Sean Freeman, who graduated from the university with a bachelor’s degree in 2020 and a master’s degree this past May, both in mechanical engineering, co-managed the SPACE HAUC program with Mehta. Freeman first joined the satellite’s structures subsystem team when he was a sophomore. “It’s amazing to think that something you’ve helped design and build with your own hands will soon be going to space and orbiting the Earth,” he says. 

Freeman has landed a job as an aerospace engineer at NASA’s Marshall Space Flight Center in Huntsville, Alabama, where he will be starting this July. He will help conduct structural dynamics testing and analysis of large booster rockets for the U.S. space program. He credits his experience with SPACE HAUC for giving him the knowledge and hands-on training to embark on his new career.

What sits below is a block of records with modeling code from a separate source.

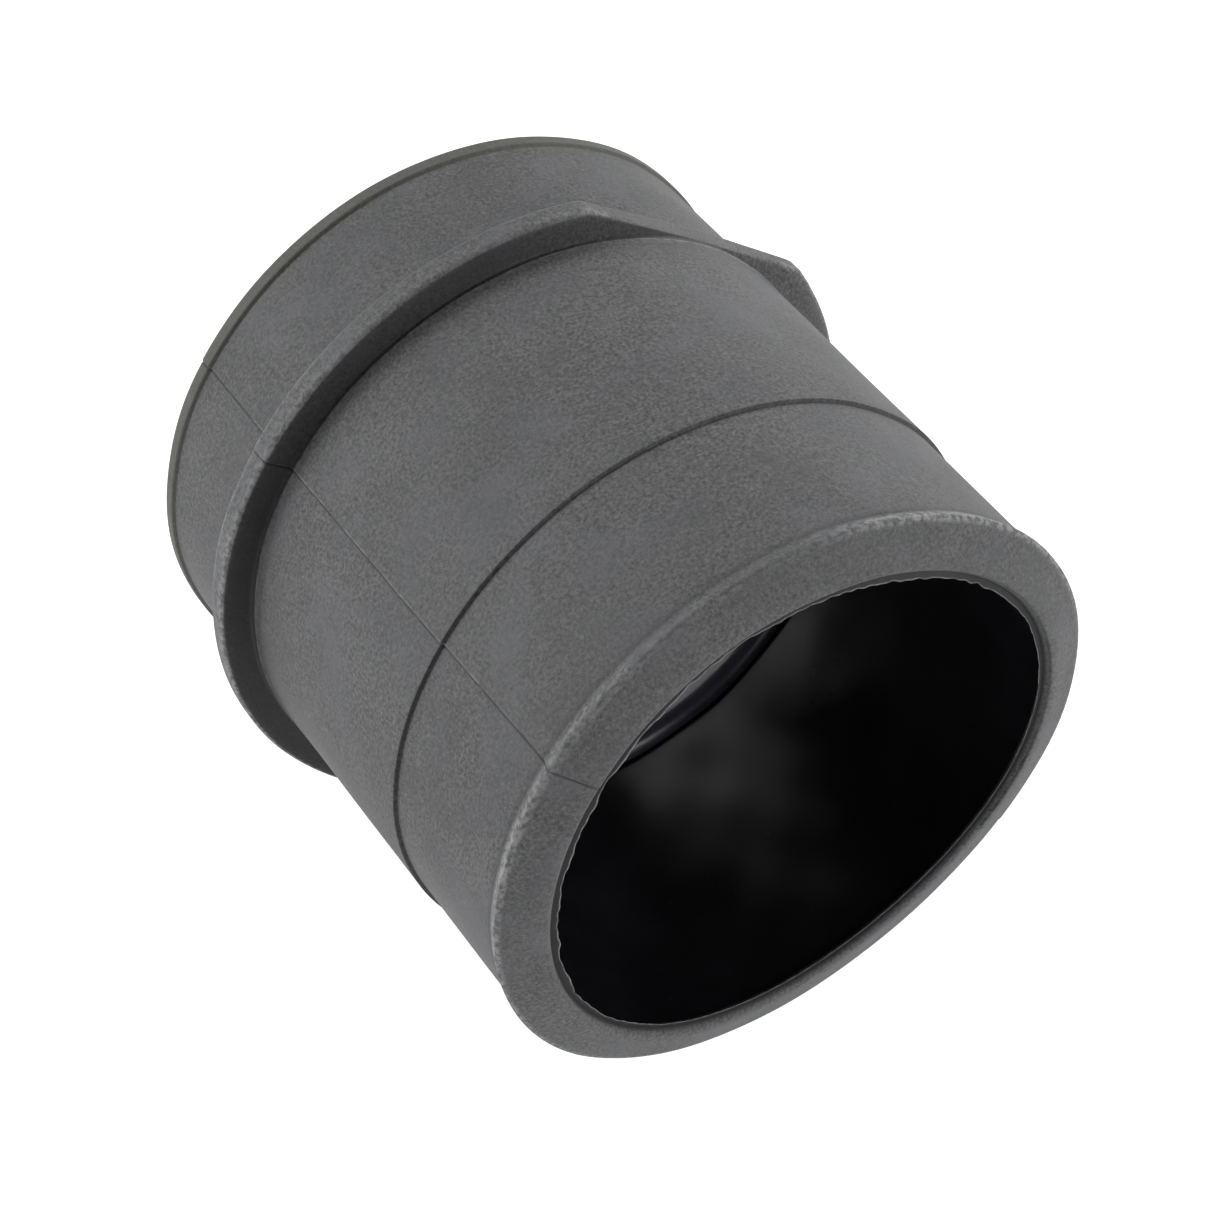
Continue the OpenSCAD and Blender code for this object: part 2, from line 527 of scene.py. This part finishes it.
def dress(piece, node, material):
    """Gives a piece its material, hangs it under the root body and hides the CAD node that it replaces."""
    piece.data.materials.append(material)
    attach(piece, "root")
    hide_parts(node)


front_gloss = liner_rubber("front_liner_gloss", 0.27, 0.14)
back_gloss = liner_rubber("back_liner_satin", 0.5, 0.05)
dress(build_sleeve(), "outer_sleeve", sleeve_rubber())
dress(build_liner("front_liner_tube", RING_FRONT, LENGTH - LIP), "front_liner", front_gloss)
dress(build_liner("back_liner_tube", LIP, RING_BACK), "back_liner", back_gloss)
dress(build_ring(), "stop_ring", ring_plastic())

# Floor, lamps and camera are placed in metres
FLOOR_HALF = 3.0
floor_z = cad_low.z
floor_mesh = bpy.data.meshes.new("floor")
floor_corners = [(x * FLOOR_HALF, y * FLOOR_HALF, floor_z) for x, y in ((-1, -1), (1, -1), (1, 1), (-1, 1))]
floor_mesh.from_pydata(floor_corners, [], [(0, 1, 2, 3)])
floor = bpy.data.objects.new("floor", floor_mesh)
bpy.context.scene.collection.objects.link(floor)
floor_mesh.materials.append(floor_paint())


def aim(thing, target):
    """Turns a camera or lamp so that it looks at the target."""
    thing.rotation_euler = (Vector(target) - thing.location).to_track_quat("-Z", "Y").to_euler()


def soft_box(name, direction, distance, width, height, power):
    """Rectangular lamp that shines on the coupling from a direction."""
    lamp = bpy.data.lights.new(name, "AREA")
    lamp.shape = "RECTANGLE"
    lamp.size = width
    lamp.size_y = height
    lamp.energy = power
    box = bpy.data.objects.new(name, lamp)
    box.location = Vector(direction).normalized() * distance
    bpy.context.scene.collection.objects.link(box)
    aim(box, (0, 0, 0))


soft_box("top_box", (-0.3, 0.52, 0.8), 0.7, 0.9, 0.5, 4.3)
soft_box("left_box", (-0.85, 0.45, 0.38), 0.7, 0.4, 0.5, 3.0)
soft_box("right_box", (0.85, 0.3, 0.45), 0.7, 0.4, 0.5, 3.7)
soft_box("mouth_box", (0.5, -0.85, 0.28), 0.6, 0.4, 0.3, 2.5)

world = bpy.data.worlds.new("studio")
bpy.context.scene.world = world
world.use_nodes = True
world.node_tree.nodes["Background"].inputs["Color"].default_value = (1, 1, 1, 1)
world.node_tree.nodes["Background"].inputs["Strength"].default_value = 0.06

# Camera
CAMERA_AZIMUTH = math.radians(-31.1)
CAMERA_ELEVATION = math.radians(43.5)
CAMERA_DISTANCE = 0.3024
CAMERA_LENS = 97.9
CAMERA_TARGET = Vector((-3.95, -4.98, 4.73)) * MM
camera_data = bpy.data.cameras.new("camera")
camera_data.lens = CAMERA_LENS
camera_data.sensor_width = 36
camera_data.clip_start = 0.01
camera = bpy.data.objects.new("camera", camera_data)
camera_back = Vector((
    math.sin(CAMERA_AZIMUTH) * math.cos(CAMERA_ELEVATION),
    -math.cos(CAMERA_AZIMUTH) * math.cos(CAMERA_ELEVATION),
    math.sin(CAMERA_ELEVATION),
))
camera.location = CAMERA_TARGET + camera_back * CAMERA_DISTANCE
bpy.context.scene.collection.objects.link(camera)
aim(camera, CAMERA_TARGET)
bpy.context.scene.camera = camera
bpy.context.scene.view_settings.view_transform = "Standard"
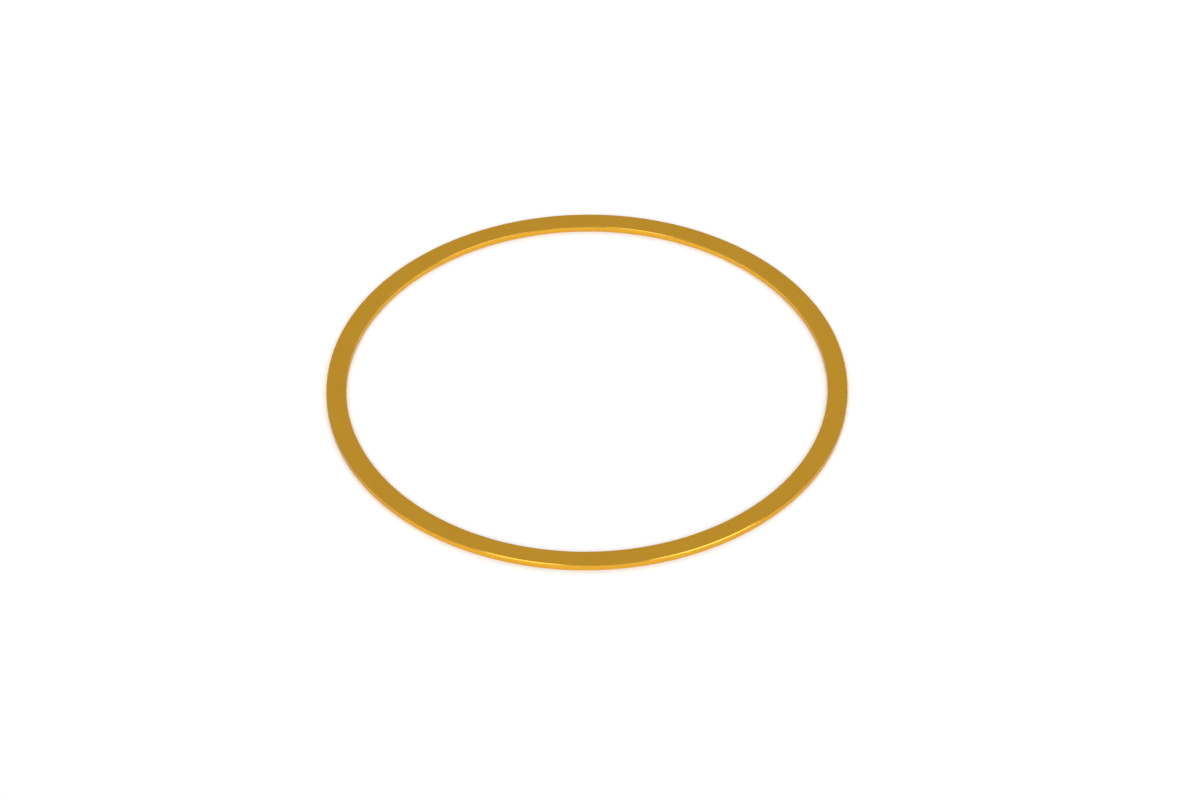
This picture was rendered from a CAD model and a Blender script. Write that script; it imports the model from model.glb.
import math

import bmesh
import bpy
from mathutils import Euler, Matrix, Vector


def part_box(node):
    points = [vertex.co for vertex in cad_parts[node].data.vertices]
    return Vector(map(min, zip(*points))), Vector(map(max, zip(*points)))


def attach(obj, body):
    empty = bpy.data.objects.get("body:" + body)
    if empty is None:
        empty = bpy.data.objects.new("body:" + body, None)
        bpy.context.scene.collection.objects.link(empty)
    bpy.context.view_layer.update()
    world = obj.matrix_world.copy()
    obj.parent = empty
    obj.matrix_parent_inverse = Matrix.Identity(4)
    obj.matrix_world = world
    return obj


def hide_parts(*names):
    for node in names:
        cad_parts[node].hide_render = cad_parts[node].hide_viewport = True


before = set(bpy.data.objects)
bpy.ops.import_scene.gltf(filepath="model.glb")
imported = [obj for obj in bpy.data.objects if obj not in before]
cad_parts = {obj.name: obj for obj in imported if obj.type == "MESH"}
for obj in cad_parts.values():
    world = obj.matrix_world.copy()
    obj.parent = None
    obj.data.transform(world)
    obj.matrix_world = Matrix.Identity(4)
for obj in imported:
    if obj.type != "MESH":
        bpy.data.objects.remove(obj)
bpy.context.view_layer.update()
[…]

“SPACE HAUC was one of the projects that I talked about during my job interview,” he says. “They feel that I have the experience in doing computer analysis and vibration testing for the rocket components. So, I’m now going to apply what I learned to my new job.”

For physics Ph.D. student Sunip Mukherjee, working on SPACE HAUC has been a life-changing experience for him. 

“The project gave me the opportunity to design a system that has many moving parts, both physically and figuratively, that would have to synchronize among themselves. I learned a lot about hardware, software and their interfaces – an experience that would have taken me many years to gain if not for this project,” says Mukherjee, who is the team’s software systems engineer.

“We’ll be eagerly waiting to receive the first radio transmission from SPACE HAUC,” he says.